Making our way through the neighborhood, I caught the almost-familiar scent of something spicy – cumin or maybe curry — wafting through the open window of a basement apartment. The food smelled nearly but not quite like the dishes our Yazidi friends prepare for us when we visit.
Two doors down a new scent, the nostalgic smell of hot dogs on the grill, whisking me back to Fourth of July cookouts on the backyard picnic table. Josie smelled it too, stopping to lift her quivering nose in the air.

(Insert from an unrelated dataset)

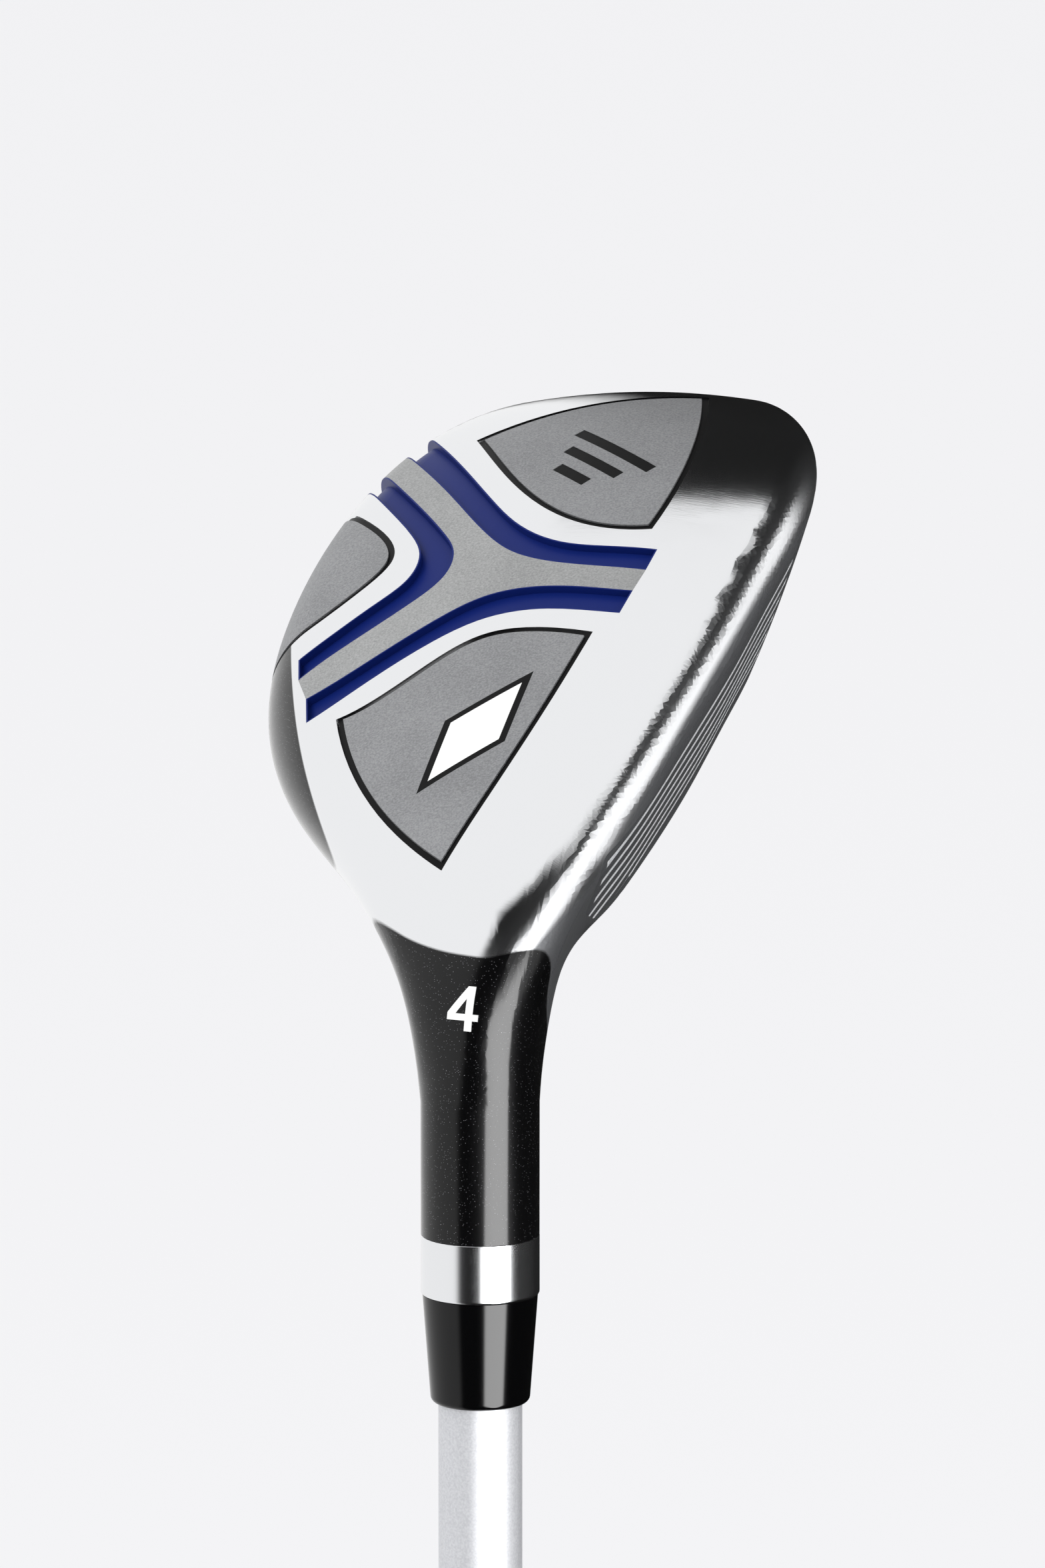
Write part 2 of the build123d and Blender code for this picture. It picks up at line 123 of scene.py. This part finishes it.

Tipping my head back to gaze up at an enormous sycamore, I saw that its bare branches were hung with hundreds of seed balls dangling like Christmas ornaments. I picked one up from the ground and carried it like a cherry on a stem, gently so as not to crush it. When I got home from our walk I put the seed ball on a dish and placed it on my desk.
I’m halfway through my Lenten social media fast. After a month away from Facebook, Instagram and Twitter, I feel grounded. My body is grounded. My senses are grounded. My brain is even somehow more grounded. I hadn’t been aware of it until I dialed back the constant noise and distraction, but my thoughts had begun to feel like untethered balloons bumping along with the current, strings dangling.
Being grounded in my own body, in my own environment, in my actual real life, rather than constantly peering into other lives as they are presented on my cell phone screen, has given rise to a keen attentiveness. I notice the girl on the old-fashioned roller skates, the scents whispering through my neighborhood, the regal, whimsical Dr. Seussian sycamore tree.
I see that though it’s April, the magnolia buds are still tightly closed, fuzzed sepals clasping drowsing petals. Even spring’s overachievers, the daffodils, are biding their time, keeping their sunny yellow encased in their papery wraps. Everywhere there is something new and fresh and beautiful to see, to hear, to smell, to touch. Everywhere there is a sense of expectancy.
My life has a different kind of fullness these days – different from the bloated, pants-too-tight-after-a-big-meal fullness created by noise, distraction, input, information, images. Different from the full-of-emptiness one can sometimes feel from ingesting too much of other people’s lives as they are presented online.
These days I am grounded. I am full. Filled with ordinary sights, sounds and smells. Filled with the fullness of my own everyday, ordinary life.